PROBLEM TO WORK ON: Output the full listing word for word.

DATASET SECTION:
● ● ● ●
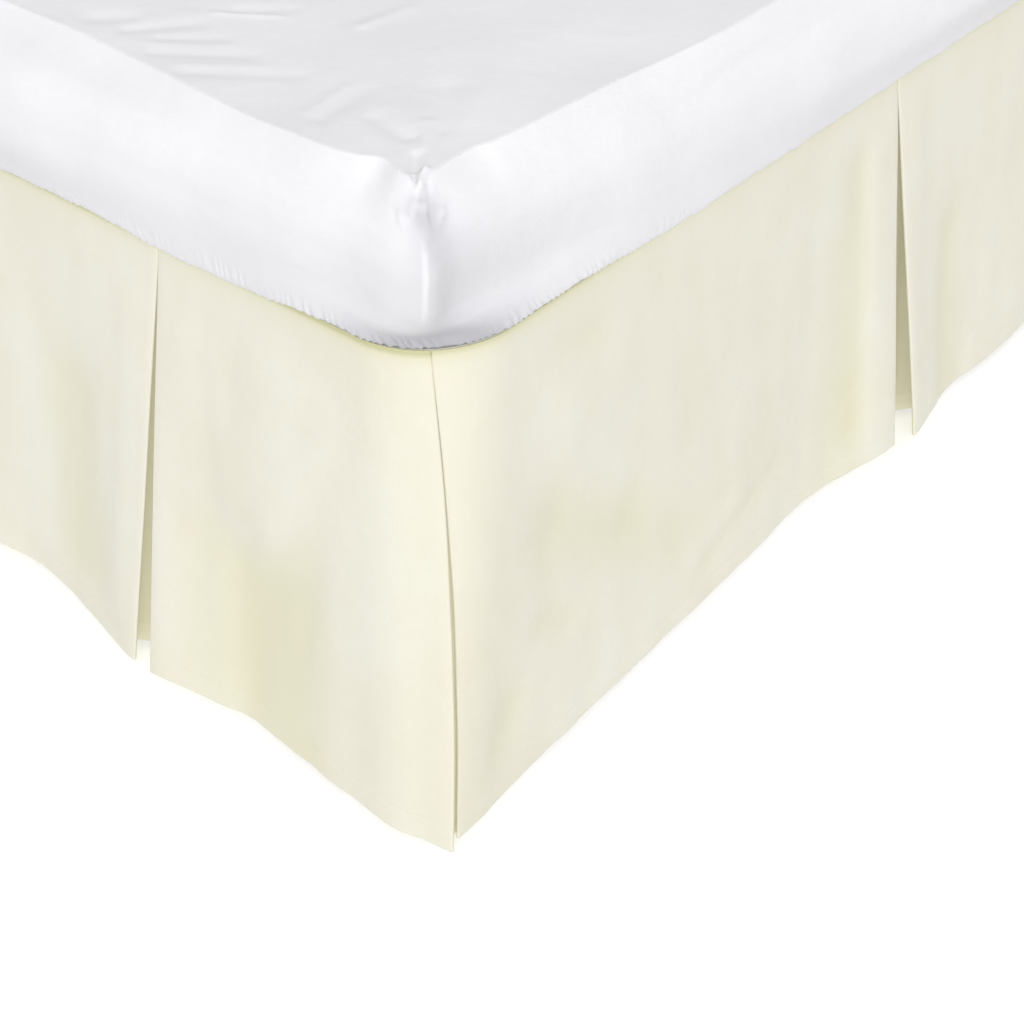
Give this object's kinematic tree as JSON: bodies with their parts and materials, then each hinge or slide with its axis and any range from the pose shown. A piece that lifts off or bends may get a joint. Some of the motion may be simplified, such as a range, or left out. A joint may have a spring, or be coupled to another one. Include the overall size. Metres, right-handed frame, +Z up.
{
  "type": "bed skirt on a divan bed with mattress",
  "caption": "Tailored bed skirt with inverted box pleats and split foot corners, held between a divan base and its mattress, with hems that flare over the floor.",
  "frame": {"origin": "on the floor, in the middle of the whole footprint including the flared hems; the bed itself sits 44 mm towards the head", "axes": "+X across the bed, +Y along it from foot to head, +Z up"},
  "size_m": [1.029, 1.9875, 0.5411],
  "materials": {
    "cream_cotton": "plain woven cotton blend, pressed, matt",
    "white_cover": "white fitted cover, matt",
    "base_cloth": "woven upholstery cloth, matt",
    "black_plastic": "moulded, satin"
  },
  "bodies": {
    "root": {"drop_foot": "cream_cotton", "drop_right": "cream_cotton", "drop_left": "cream_cotton", "corner_underlay_right": "cream_cotton", "corner_underlay_left": "cream_cotton", "skirt_deck": "cream_cotton", "mattress": "white_cover", "divan_base": "base_cloth", "glide_foot_left": "black_plastic", "glide_foot_right": "black_plastic", "glide_middle_left": "black_plastic", "glide_middle_right": "black_plastic", "glide_head_left": "black_plastic", "glide_head_right": "black_plastic"}
  },
  "joints": []
}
● ● ● ●
THE REPLY:
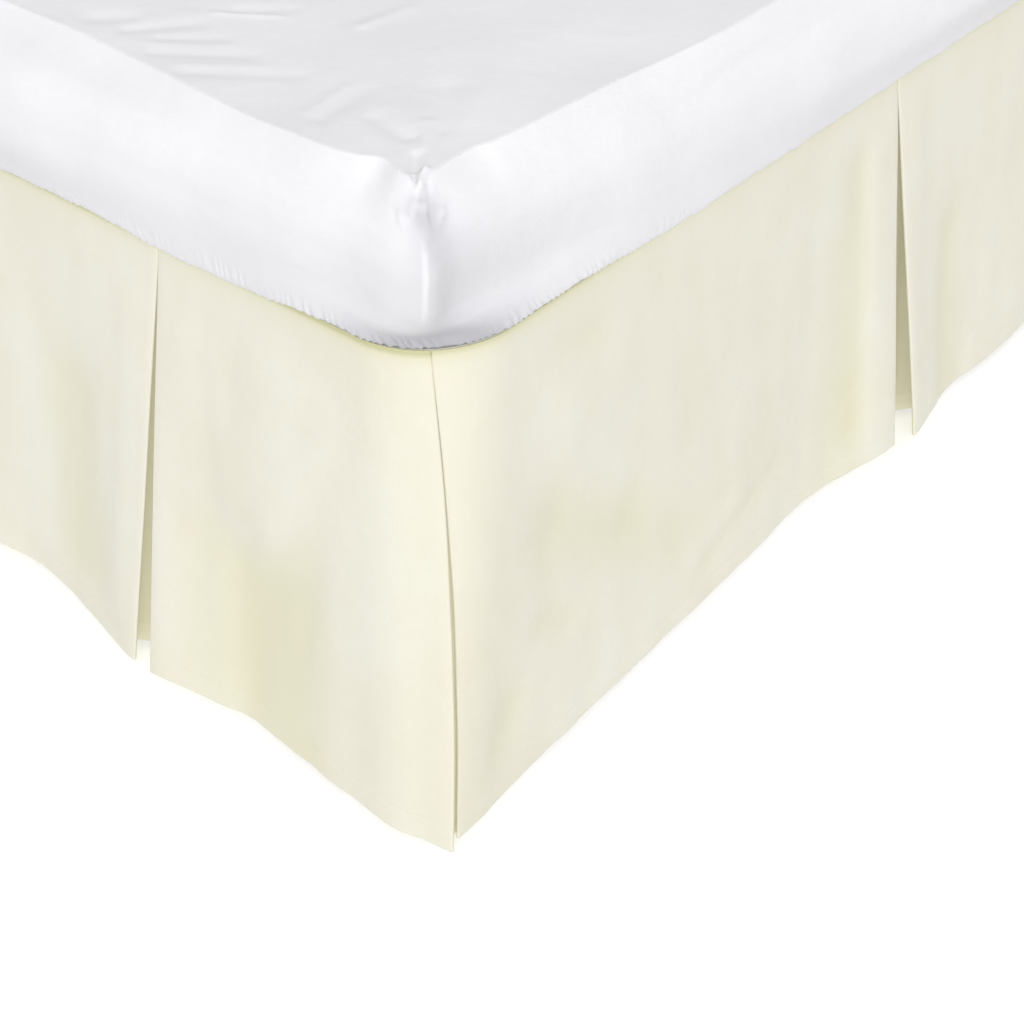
Give this object's kinematic tree as JSON: bodies with their parts and materials, then each hinge or slide with its axis and any range from the pose shown. A piece that lifts off or bends may get a joint. Some of the motion may be simplified, such as a range, or left out. A joint may have a spring, or be coupled to another one. Include the overall size. Metres, right-handed frame, +Z up.
{
  "type": "bed skirt on a divan bed with mattress",
  "caption": "Tailored bed skirt with inverted box pleats and split foot corners, held between a divan base and its mattress, with hems that flare over the floor.",
  "frame": {"origin": "on the floor, in the middle of the whole footprint including the flared hems; the bed itself sits 44 mm towards the head", "axes": "+X across the bed, +Y along it from foot to head, +Z up"},
  "size_m": [1.029, 1.9875, 0.5411],
  "materials": {
    "cream_cotton": "plain woven cotton blend, pressed, matt",
    "white_cover": "white fitted cover, matt",
    "base_cloth": "woven upholstery cloth, matt",
    "black_plastic": "moulded, satin"
  },
  "bodies": {
    "root": {"drop_foot": "cream_cotton", "drop_right": "cream_cotton", "drop_left": "cream_cotton", "corner_underlay_right": "cream_cotton", "corner_underlay_left": "cream_cotton", "skirt_deck": "cream_cotton", "mattress": "white_cover", "divan_base": "base_cloth", "glide_foot_left": "black_plastic", "glide_foot_right": "black_plastic", "glide_middle_left": "black_plastic", "glide_middle_right": "black_plastic", "glide_head_left": "black_plastic", "glide_head_right": "black_plastic"}
  },
  "joints": []
}